## [What the task asks]
Take the listing and print it in full, exactly as given.

## [Raw data]
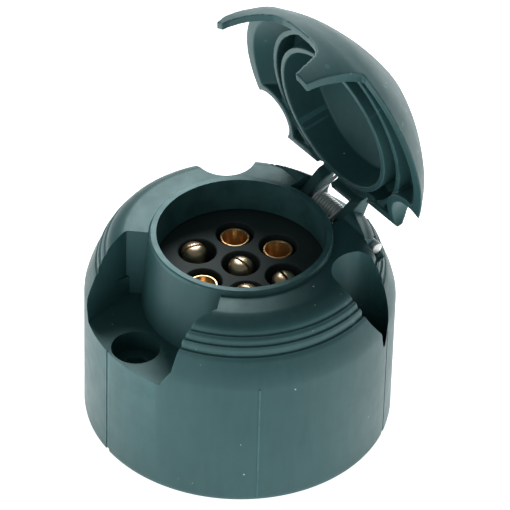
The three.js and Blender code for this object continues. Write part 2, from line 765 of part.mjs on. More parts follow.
// web between the ears, on the bore's side of the coil
function hood() {
  const inner = COLLAR_R + 2 * GAP;
  const outline = [
    [LID_BACK - LID_WALL / 2, SKIRT_Z + 3.2],
    [LID_BACK - LID_WALL / 2, RIM_Z + 2 * GAP],
    [inner, RIM_Z + 2 * GAP],
    [inner, SKIRT_Z - 0.8],
    [inner + 1.4, SKIRT_Z - 0.8],
    [inner + 1.5, SKIRT_Z + 0.2],
    [inner + 0.3, SKIRT_Z + 3.2],
  ];
  return slabAlongX(outline, -HOOD_HALF, EAR_IN + 1);
}

// two ears from the back face down to the hinge pin
function ears() {
  const around = [];
  for (let i = 0; i <= 12; i += 1) {
    const angle = THREE.MathUtils.degToRad(-140 + i * 17);
    around.push([HINGE_Y + EAR_R * Math.cos(angle), HINGE_Z + EAR_R * Math.sin(angle)]);
  }
  const outline = [
    ...around,
    [LID_BACK - 0.2, SKIRT_Z + 3.2],
    [LID_BACK - LID_WALL, SKIRT_Z + 3.2],
    [LID_BACK - LID_WALL, SKIRT_Z + 0.3],
    [LID_BACK - 0.2, SKIRT_Z + 0.3],
  ];
  return [-1, 1].map((side) => {
    const faces = [side * EAR_IN, side * EAR_OUT];
    return slabAlongX(outline, Math.min(...faces), Math.max(...faces));
  });
}

// ---- scene --------------------------------------------------------------------------------

const plastic = { color: 0x35494a, roughness: 0.55, metalness: 0 };
const insertPlastic = { color: 0x2c3d3d, roughness: 0.5, metalness: 0 };
const brass = { color: 0xb58a4a, roughness: 0.32, metalness: 1 };
const steel = { color: 0xd5d8d6, roughness: 0.25, metalness: 1 };

function mesh(name, solid, finish) {
  const piece = new THREE.Mesh(toGeometry(solid), new THREE.MeshStandardMaterial(finish));
  piece.name = name;
  return piece;
}

const socket = new THREE.Group();
socket.add(mesh('housing', housing(), plastic));
socket.add(mesh('contact_carrier', contactCarrier(), insertPlastic));
socket.add(mesh('contact_retainer', contactRetainer(), insertPlastic));

CONTACTS.forEach((contact, index) => {
  const [x, y] = contactPlace(contact);
  const piece = mesh(contact.name, contactSolid(contact), brass);
  piece.position.set(x, y, 0);
  socket.add(piece);
  const screw = mesh(`terminal_screw_${index + 1}`, terminalScrew(), steel);
  screw.position.set(x, y, CLAMP_Z);
  screw.rotation.z = THREE.MathUtils.degToRad(terminalTurn(contact));
  socket.add(screw);
});

RETAINER_SCREW_ANGLES.forEach((angle, index) => {
  const piece = mesh(`retainer_screw_${index + 1}`, retainerScrew(), steel);
  const [x, y] = polar(RETAINER_SCREW_CIRCLE, angle);
  piece.position.set(x, y, 0);
  socket.add(piece);
});

const hinge = new THREE.Group();
hinge.position.set(0, HINGE_Y, HINGE_Z);
hinge.add(mesh('hinge_pin', hingePin(), steel));
hinge.add(mesh('torsion_spring', torsionSpring(), steel));
const swing = new THREE.Group();
swing.rotation.x = THREE.MathUtils.degToRad(-LID_OPEN_DEG);
const cover = mesh('lid', lid(), plastic);
cover.position.set(0, -HINGE_Y, -HINGE_Z);
swing.add(cover);
hinge.add(swing);
socket.add(hinge);

export default socket;
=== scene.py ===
"""Seven-pole trailer socket with a spring-loaded domed cover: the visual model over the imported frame."""

import json
import math

import bpy
from mathutils import Matrix, Vector

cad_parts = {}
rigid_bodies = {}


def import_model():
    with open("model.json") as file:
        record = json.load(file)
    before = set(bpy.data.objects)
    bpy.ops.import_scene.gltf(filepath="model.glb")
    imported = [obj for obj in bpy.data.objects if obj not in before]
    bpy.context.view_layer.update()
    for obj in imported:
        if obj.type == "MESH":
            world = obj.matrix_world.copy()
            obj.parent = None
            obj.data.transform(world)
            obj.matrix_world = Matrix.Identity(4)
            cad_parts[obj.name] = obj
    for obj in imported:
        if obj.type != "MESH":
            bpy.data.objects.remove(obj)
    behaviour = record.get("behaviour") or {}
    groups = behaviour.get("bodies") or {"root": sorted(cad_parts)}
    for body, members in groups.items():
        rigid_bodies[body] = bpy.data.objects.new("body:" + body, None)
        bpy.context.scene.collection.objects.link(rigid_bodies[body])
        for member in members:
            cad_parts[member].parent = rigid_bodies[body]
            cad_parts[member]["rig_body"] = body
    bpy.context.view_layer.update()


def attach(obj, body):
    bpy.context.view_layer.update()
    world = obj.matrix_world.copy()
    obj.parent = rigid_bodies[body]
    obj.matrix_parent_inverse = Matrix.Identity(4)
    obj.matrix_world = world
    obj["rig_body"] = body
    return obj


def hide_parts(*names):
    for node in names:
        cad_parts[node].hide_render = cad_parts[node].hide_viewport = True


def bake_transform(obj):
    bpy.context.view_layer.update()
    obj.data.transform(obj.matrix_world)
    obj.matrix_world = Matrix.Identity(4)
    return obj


bl_info = {
    "name": "Seven-pole trailer socket",
    "version": (1, 0, 0),
    "blender": (4, 5, 0),
    "location": "View3D > Sidebar > Trailer Socket",
    "description": "Builds a round trailer socket with a hinged cover, piece by piece",
    "category": "Object",
}

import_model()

MM = 0.001
FULL_TURN = 2 * math.pi
WIDE = 70.0  # further out than any part of the socket, in millimetres
HINGE_AXIS = (23.65, 41.4)  # hinge axis behind the bore axis and above the mounting face, in millimetres
PIN_HOLE = 1.6  # radius of the hinge pin's hole, in millimetres
EAR_RADIUS = 2.9  # of the cover's two ears, in millimetres
VISOR_LOW = 28.9  # lower end of the cover's longer visor leg, in millimetres
CAMERA_DISTANCE = 0.9776  # from the point it looks at, in metres


# ---- sizes and colours --------------------------------------------------------------------


def length(name, description, default):
    """A length property in metres, with its default given in millimetres."""
    return bpy.props.FloatProperty(
        name=name, description=description, default=default * MM, min=0.0, unit="LENGTH", precision=5
    )


def colour(name, description, default):
    return bpy.props.FloatVectorProperty(
        name=name, description=description, default=default, size=3, min=0.0, max=1.0, subtype="COLOR"
    )


class SocketHousingSizes(bpy.types.PropertyGroup):
    drum_radius: length("Drum radius", "Outside radius of the drum", 33.2)
    drum_top: length("Drum top", "Height where the drum starts to curve in", 30.4)
    deck_height: length("Deck height", "Height of the flat deck round the collar", 44.9)
    rim_height: length("Rim height", "Top of the collar", 46.0)
    collar_radius: length("Collar radius", "Outside radius of the collar", 19.4)
    bore_radius: length("Bore radius", "Radius of the plug bore", 18.0)
    wall: length("Wall", "Thickness of the moulded wall", 2.6)
    screw_circle: length("Screw circle", "Radius of the circle of mounting screws", 27.5)
    recess_half: length("Recess half width", "Half the width of the front recess", 14.7)
    recess_floor: length("Recess floor", "Height of the front recess's floor", 28.0)


class SocketContactSizes(bpy.types.PropertyGroup):
    circle: length("Contact circle", "Radius of the circle of outer contacts", 10.0)
    hole_radius: length("Contact hole", "Radius of the well round each contact", 4.075)
    pin_radius: length("Pin radius", "Radius of the split pins", 2.65)
    sleeve_radius: length("Sleeve radius", "Outside radius of the sleeves", 3.25)
    sleeve_bore: length("Sleeve bore", "Inside radius of the sleeves", 2.6)
    insert_face: length("Insert face", "Height of the insert's upper face", 37.7)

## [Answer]
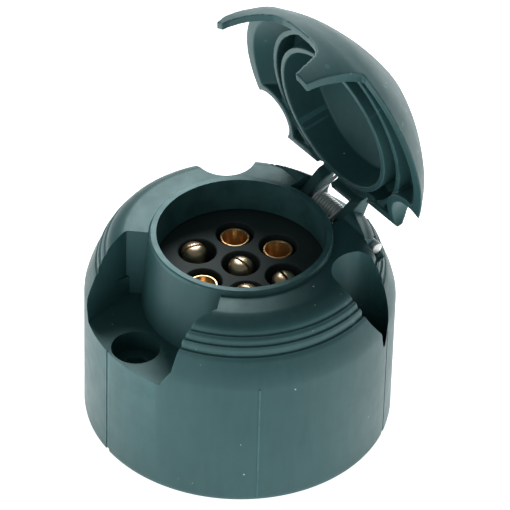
The three.js and Blender code for this object continues. Write part 2, from line 765 of part.mjs on. More parts follow.
// web between the ears, on the bore's side of the coil
function hood() {
  const inner = COLLAR_R + 2 * GAP;
  const outline = [
    [LID_BACK - LID_WALL / 2, SKIRT_Z + 3.2],
    [LID_BACK - LID_WALL / 2, RIM_Z + 2 * GAP],
    [inner, RIM_Z + 2 * GAP],
    [inner, SKIRT_Z - 0.8],
    [inner + 1.4, SKIRT_Z - 0.8],
    [inner + 1.5, SKIRT_Z + 0.2],
    [inner + 0.3, SKIRT_Z + 3.2],
  ];
  return slabAlongX(outline, -HOOD_HALF, EAR_IN + 1);
}

// two ears from the back face down to the hinge pin
function ears() {
  const around = [];
  for (let i = 0; i <= 12; i += 1) {
    const angle = THREE.MathUtils.degToRad(-140 + i * 17);
    around.push([HINGE_Y + EAR_R * Math.cos(angle), HINGE_Z + EAR_R * Math.sin(angle)]);
  }
  const outline = [
    ...around,
    [LID_BACK - 0.2, SKIRT_Z + 3.2],
    [LID_BACK - LID_WALL, SKIRT_Z + 3.2],
    [LID_BACK - LID_WALL, SKIRT_Z + 0.3],
    [LID_BACK - 0.2, SKIRT_Z + 0.3],
  ];
  return [-1, 1].map((side) => {
    const faces = [side * EAR_IN, side * EAR_OUT];
    return slabAlongX(outline, Math.min(...faces), Math.max(...faces));
  });
}

// ---- scene --------------------------------------------------------------------------------

const plastic = { color: 0x35494a, roughness: 0.55, metalness: 0 };
const insertPlastic = { color: 0x2c3d3d, roughness: 0.5, metalness: 0 };
const brass = { color: 0xb58a4a, roughness: 0.32, metalness: 1 };
const steel = { color: 0xd5d8d6, roughness: 0.25, metalness: 1 };

function mesh(name, solid, finish) {
  const piece = new THREE.Mesh(toGeometry(solid), new THREE.MeshStandardMaterial(finish));
  piece.name = name;
  return piece;
}

const socket = new THREE.Group();
socket.add(mesh('housing', housing(), plastic));
socket.add(mesh('contact_carrier', contactCarrier(), insertPlastic));
socket.add(mesh('contact_retainer', contactRetainer(), insertPlastic));

CONTACTS.forEach((contact, index) => {
  const [x, y] = contactPlace(contact);
  const piece = mesh(contact.name, contactSolid(contact), brass);
  piece.position.set(x, y, 0);
  socket.add(piece);
  const screw = mesh(`terminal_screw_${index + 1}`, terminalScrew(), steel);
  screw.position.set(x, y, CLAMP_Z);
  screw.rotation.z = THREE.MathUtils.degToRad(terminalTurn(contact));
  socket.add(screw);
});

RETAINER_SCREW_ANGLES.forEach((angle, index) => {
  const piece = mesh(`retainer_screw_${index + 1}`, retainerScrew(), steel);
  const [x, y] = polar(RETAINER_SCREW_CIRCLE, angle);
  piece.position.set(x, y, 0);
  socket.add(piece);
});

const hinge = new THREE.Group();
hinge.position.set(0, HINGE_Y, HINGE_Z);
hinge.add(mesh('hinge_pin', hingePin(), steel));
hinge.add(mesh('torsion_spring', torsionSpring(), steel));
const swing = new THREE.Group();
swing.rotation.x = THREE.MathUtils.degToRad(-LID_OPEN_DEG);
const cover = mesh('lid', lid(), plastic);
cover.position.set(0, -HINGE_Y, -HINGE_Z);
swing.add(cover);
hinge.add(swing);
socket.add(hinge);

export default socket;
=== scene.py ===
"""Seven-pole trailer socket with a spring-loaded domed cover: the visual model over the imported frame."""

import json
import math

import bpy
from mathutils import Matrix, Vector

cad_parts = {}
rigid_bodies = {}


def import_model():
    with open("model.json") as file:
        record = json.load(file)
    before = set(bpy.data.objects)
    bpy.ops.import_scene.gltf(filepath="model.glb")
    imported = [obj for obj in bpy.data.objects if obj not in before]
    bpy.context.view_layer.update()
    for obj in imported:
        if obj.type == "MESH":
            world = obj.matrix_world.copy()
            obj.parent = None
            obj.data.transform(world)
            obj.matrix_world = Matrix.Identity(4)
            cad_parts[obj.name] = obj
    for obj in imported:
        if obj.type != "MESH":
            bpy.data.objects.remove(obj)
    behaviour = record.get("behaviour") or {}
    groups = behaviour.get("bodies") or {"root": sorted(cad_parts)}
    for body, members in groups.items():
        rigid_bodies[body] = bpy.data.objects.new("body:" + body, None)
        bpy.context.scene.collection.objects.link(rigid_bodies[body])
        for member in members:
            cad_parts[member].parent = rigid_bodies[body]
            cad_parts[member]["rig_body"] = body
    bpy.context.view_layer.update()


def attach(obj, body):
    bpy.context.view_layer.update()
    world = obj.matrix_world.copy()
    obj.parent = rigid_bodies[body]
    obj.matrix_parent_inverse = Matrix.Identity(4)
    obj.matrix_world = world
    obj["rig_body"] = body
    return obj


def hide_parts(*names):
    for node in names:
        cad_parts[node].hide_render = cad_parts[node].hide_viewport = True


def bake_transform(obj):
    bpy.context.view_layer.update()
    obj.data.transform(obj.matrix_world)
    obj.matrix_world = Matrix.Identity(4)
    return obj


bl_info = {
    "name": "Seven-pole trailer socket",
    "version": (1, 0, 0),
    "blender": (4, 5, 0),
    "location": "View3D > Sidebar > Trailer Socket",
    "description": "Builds a round trailer socket with a hinged cover, piece by piece",
    "category": "Object",
}

import_model()

MM = 0.001
FULL_TURN = 2 * math.pi
WIDE = 70.0  # further out than any part of the socket, in millimetres
HINGE_AXIS = (23.65, 41.4)  # hinge axis behind the bore axis and above the mounting face, in millimetres
PIN_HOLE = 1.6  # radius of the hinge pin's hole, in millimetres
EAR_RADIUS = 2.9  # of the cover's two ears, in millimetres
VISOR_LOW = 28.9  # lower end of the cover's longer visor leg, in millimetres
CAMERA_DISTANCE = 0.9776  # from the point it looks at, in metres


# ---- sizes and colours --------------------------------------------------------------------


def length(name, description, default):
    """A length property in metres, with its default given in millimetres."""
    return bpy.props.FloatProperty(
        name=name, description=description, default=default * MM, min=0.0, unit="LENGTH", precision=5
    )


def colour(name, description, default):
    return bpy.props.FloatVectorProperty(
        name=name, description=description, default=default, size=3, min=0.0, max=1.0, subtype="COLOR"
    )


class SocketHousingSizes(bpy.types.PropertyGroup):
    drum_radius: length("Drum radius", "Outside radius of the drum", 33.2)
    drum_top: length("Drum top", "Height where the drum starts to curve in", 30.4)
    deck_height: length("Deck height", "Height of the flat deck round the collar", 44.9)
    rim_height: length("Rim height", "Top of the collar", 46.0)
    collar_radius: length("Collar radius", "Outside radius of the collar", 19.4)
    bore_radius: length("Bore radius", "Radius of the plug bore", 18.0)
    wall: length("Wall", "Thickness of the moulded wall", 2.6)
    screw_circle: length("Screw circle", "Radius of the circle of mounting screws", 27.5)
    recess_half: length("Recess half width", "Half the width of the front recess", 14.7)
    recess_floor: length("Recess floor", "Height of the front recess's floor", 28.0)


class SocketContactSizes(bpy.types.PropertyGroup):
    circle: length("Contact circle", "Radius of the circle of outer contacts", 10.0)
    hole_radius: length("Contact hole", "Radius of the well round each contact", 4.075)
    pin_radius: length("Pin radius", "Radius of the split pins", 2.65)
    sleeve_radius: length("Sleeve radius", "Outside radius of the sleeves", 3.25)
    sleeve_bore: length("Sleeve bore", "Inside radius of the sleeves", 2.6)
    insert_face: length("Insert face", "Height of the insert's upper face", 37.7)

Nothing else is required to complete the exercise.